Tuesday, October 25, 2011

The Digital Diet, Day 1

Today I reviewed a chapter from the book The Digital Diet: Today's digital tools in small bytes by Andrew Churches, Lee Crockett, and Ian Jukes. The book highlights several of the ways web 2.0 tools are being incorporated into the classroom. The book is heavy on the educational use rather than the typical or everyday use. The chapter I reviewed focus on the topic of collaborative editing. This is basically editing of  different files over the web with individuals in different locations. The book used the Adobe application to edit information online, but I would prefer to use the Google platform. The basic concept with collaborative editing is that groups or pairs can work on a document at the same time when they are not together.

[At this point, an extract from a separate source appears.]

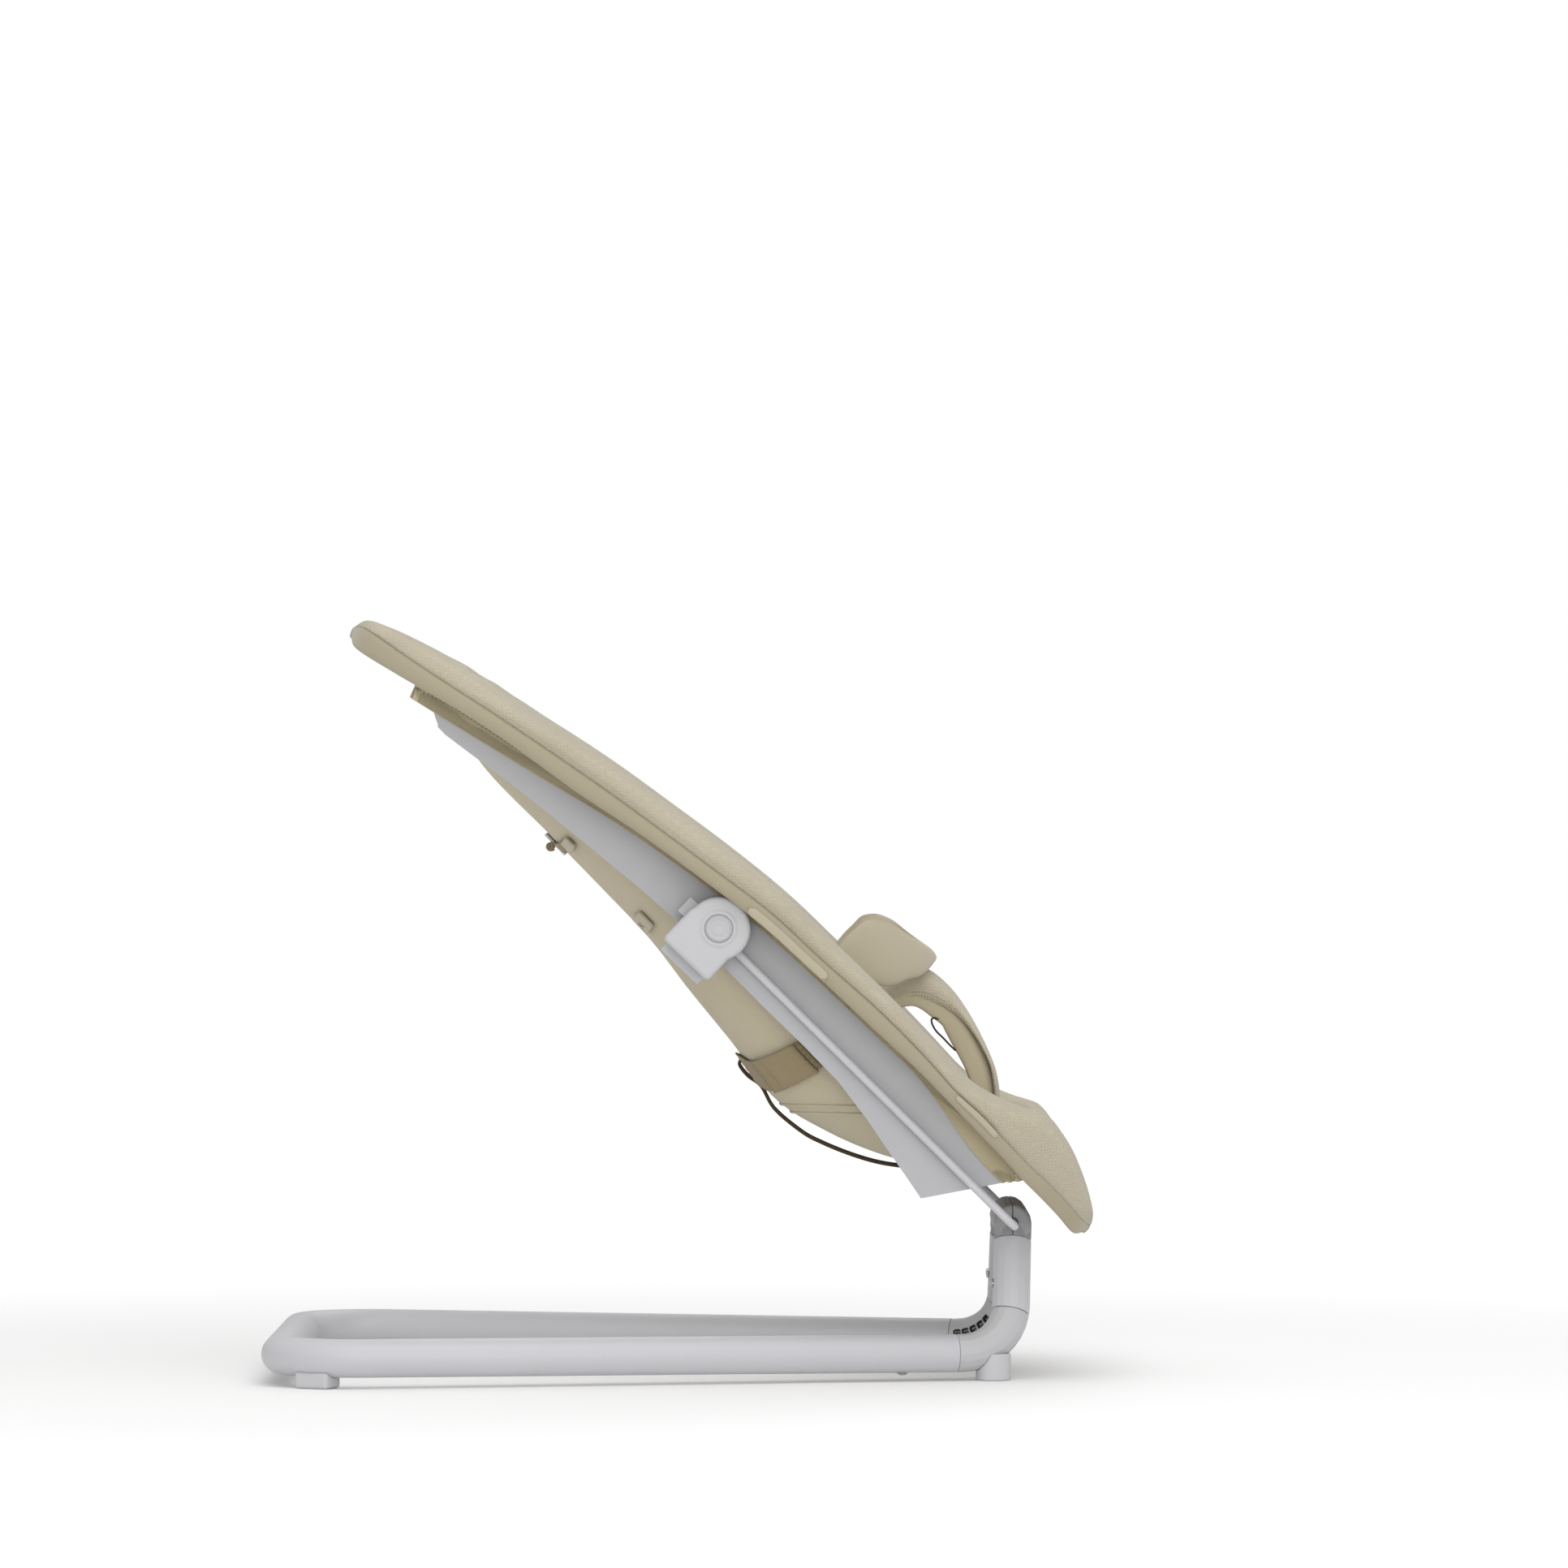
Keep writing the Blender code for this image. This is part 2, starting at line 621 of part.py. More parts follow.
def make_bridge():
    """Two shells that close round the wire and its bushes on a plane through the bridge's axis."""
    for name, facing in (("bridge_front_shell", 1), ("bridge_rear_shell", -1)):
        shell = bridge_body(name)
        ends = [Vector((BRIDGE.x, reach, BRIDGE.z)) for reach in (-0.1, 0.1)]
        cut(shell, cylinder("bridge_mouth", *ends, BRIDGE_MOUTH_R, 16))
        seats = [Vector((BRIDGE.x, reach * (BUSH_SPAN[1] + GAP), BRIDGE.z)) for reach in (-1, 1)]
        cut(shell, cylinder("bush_seat", *seats, BUSH_R + GAP, 16))
        hollow = [Vector((BRIDGE.x, reach * (BUSH_SPAN[0] - GAP), BRIDGE.z)) for reach in (-1, 1)]
        cut(shell, cylinder("bridge_hollow", *hollow, 0.0125, 16))
        away = BRIDGE.x - facing * (0.05 - GAP / 2)
        cut(shell, box("bridge_half", (away, 0, 0.12), (0.1, 0.3, 0.2)))
        for _, side in SIDES:
            place = bridge_screw_place(side)
            cut(shell, cylinder("screw_hole", place + Vector((-0.03, 0, 0)), place + Vector((0.0123, 0, 0)),
                                0.0016 + GAP, 12))
            cut(shell, cylinder("screw_head_hole", place + Vector((-0.03, 0, 0)), place + Vector((-0.0100, 0, 0)),
                                0.0034, 12))
        finish_part(shell, "grey_plastic")
    for label, side in SIDES:
        profile = [(0.0, 0.0), (0.0030, 0.0), (0.0030, -0.0025), (0.0016, -0.0025), (0.0016, -0.0215), (0.0, -0.0215)]
        screw = turned("bridge_screw_" + label, profile, bridge_screw_place(side) - Vector((0.0128, 0, 0)),
                       (-1, 0, 0), sides=12)
        finish_part(screw, "steel")
        near, far = BUSH_SPAN
        bush = cylinder("wire_bush_" + label, (BRIDGE.x, side * near, BRIDGE.z), (BRIDGE.x, side * far, BRIDGE.z),
                        BUSH_R, 16)
        cut(bush, cylinder("bush_bore", (BRIDGE.x, side * 0.05, BRIDGE.z), (BRIDGE.x, side * 0.09, BRIDGE.z),
                           WIRE_R + GAP, 16))
        finish_part(bush, "dark_plastic")


def bridge_screw_place(side):
    """In the solid of the stub, just above the seam and clear of the bush."""
    return Vector((BRIDGE.x, side * 0.0700, 0.1255))


# ---------------------------------------------------------------- hubs, wire and buttons
def hub_place(w, n, y):
    """World place of a point of the hub: w along the wire, n towards the hub's foot, y outwards."""
    cos, sin = math.cos(HUB_TILT), math.sin(HUB_TILT)
    return Vector((HUB.x + w * cos - n * sin, y, HUB.z - w * sin - n * cos))


def hub_outline(skirt):
    """The hub seen from the side: a round head and a block, and on the inner shell a narrower skirt."""
    start, end = math.radians(-29), math.radians(180)
    head = [start + (end - start) * index / 14 for index in range(15)]
    outline = [(HUB_HEAD_R * math.cos(angle), HUB_HEAD_R * math.sin(angle)) for angle in head]
    outline += [(-0.030, -0.006), (-0.030, -0.038), (-0.027, -0.041)]
    if skirt:
        outline += [(-0.025, -0.0415), (-0.0245, -0.0495), (0.0205, -0.0495), (0.021, -0.0415)]
    return outline + [(0.0225, -0.041), (0.0255, -0.038)]


def hub_plate(name, outline, span, side):
    """A plate between two distances out from the seat's middle, in the hub's own plane."""
    middle = side * (span[0] + span[1]) / 2
    return plate(name, outline, span[1] - span[0], (HUB.x, middle, HUB.z), (math.pi / 2, HUB_TILT, 0))


def hub_pin(name, w, n, span, side, radius, sides=24):
    """A cylinder across the hub between two distances out from the seat's middle."""
    return cylinder(name, hub_place(w, n, side * span[0]), hub_place(w, n, side * span[1]), radius, sides)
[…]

As far as classroom implications the book suggest that collaborative editing would be great for teachers that incorporate a heavy emphasis on group work. In addition to group work, the teachers can take advantage of the comments sections to leave feedback in either a formative or summative assessment check. The ideas seems simple and as long as the teachers and students know how to use the programs that enable group sharing and editing via the web, I do not see why schools could not use this teaching tool.

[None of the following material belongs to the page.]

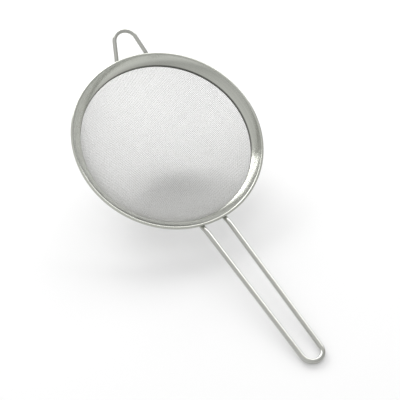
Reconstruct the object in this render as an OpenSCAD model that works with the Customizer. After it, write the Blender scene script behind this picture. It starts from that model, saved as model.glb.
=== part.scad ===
// Kitchen sieve with a funnel rim, a wire handle and a resting hook, in millimetres.
// It stands on a table as a sieve is laid down: on the bottom of its bowl and on the tip of its handle.
// Every piece is drawn in the rim's own frame and then laid down by rest_pose().
// Rim frame: the rim's centre is the origin, X runs to the handle, Z points out of the bowl.

/* [Rim] */
// Outer diameter, over the rolled edge
rim_d = 200; // [180:1:240]
// Width of the band seen from above, from the outer edge to the opening
band_w = 11; // [8:0.5:16]
// How far the inner edge of the band lies below the middle of the rolled edge
band_drop = 7.6; // [5:0.2:11]
// Thickness of the sheet steel
sheet_t = 0.6; // [0.4:0.1:0.9]
// Diameter of the rolled edge
bead_d = 3; // [2.4:0.1:4]
// How far round the rolled edge the band meets it, in degrees above its middle
bead_meet = 15; // [5:1:45]
// Width of the slit left where the rolled edge closes, in degrees of its turn
bead_slit = 40; // [20:1:60]
// Height of the collar turned down at the inner edge
collar_h = 3; // [2:0.1:5]
// Radius at which the collar is turned down, on the upper side
collar_bend_r = 1; // [0.9:0.1:1.5]

/* [Mesh bowl] */
// Depth of the bowl below the middle of the rolled edge
bowl_depth = 66; // [50:1:85]
// Thickness of the woven wire cloth
mesh_t = 0.5; // [0.3:0.1:1]

/* [Clamp ring] */
// Thickness of the ring that grips the mesh
ring_t = 0.6; // [0.4:0.1:1]
// Height of the ring's wall
ring_h = 3.4; // [2:0.1:6]
// Width of the ring's flange along the underside of the band
flange_w = 3.2; // [2:0.1:4]
// Gap between pieces pressed together
press_gap = 0.05; // [0.02:0.01:0.1]

/* [Handle] */
// Diameter of the handle's wire
wire_d = 5.1; // [3.5:0.1:6]
// Length of the handle past the rim, along its slope, to the middle of the wire at the tip
handle_l = 182; // [120:1:240]
// Distance between the two wires at the rim
handle_root_w = 26.2; // [20:0.2:34]
// Distance between the two wires where the round tip starts
handle_tip_w = 21.4; // [14:0.2:26]
// Slope of the handle above the plane of the rim, in degrees
handle_slope = 17.8; // [8:0.2:24]
// Distance past the rim at which the handle's wires bend
handle_bend_at = 8; // [6:0.5:14]
// Radius of that bend
bend_r = 12; // [8:1:16]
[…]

I have personally used Google in several of my graduate classes. I have started to use it more and more as i like the ability work on a document or a spreadsheet with my classmates without having to save a file, upload it, attach it to an email, and then follow up to make sure they got it. The ability to log into my Google account and click share to the provided email address is ingenious. It allows for twice the work to get done and allows for us to see realtime updates as we both edit the same document. I am pro collaborative editing.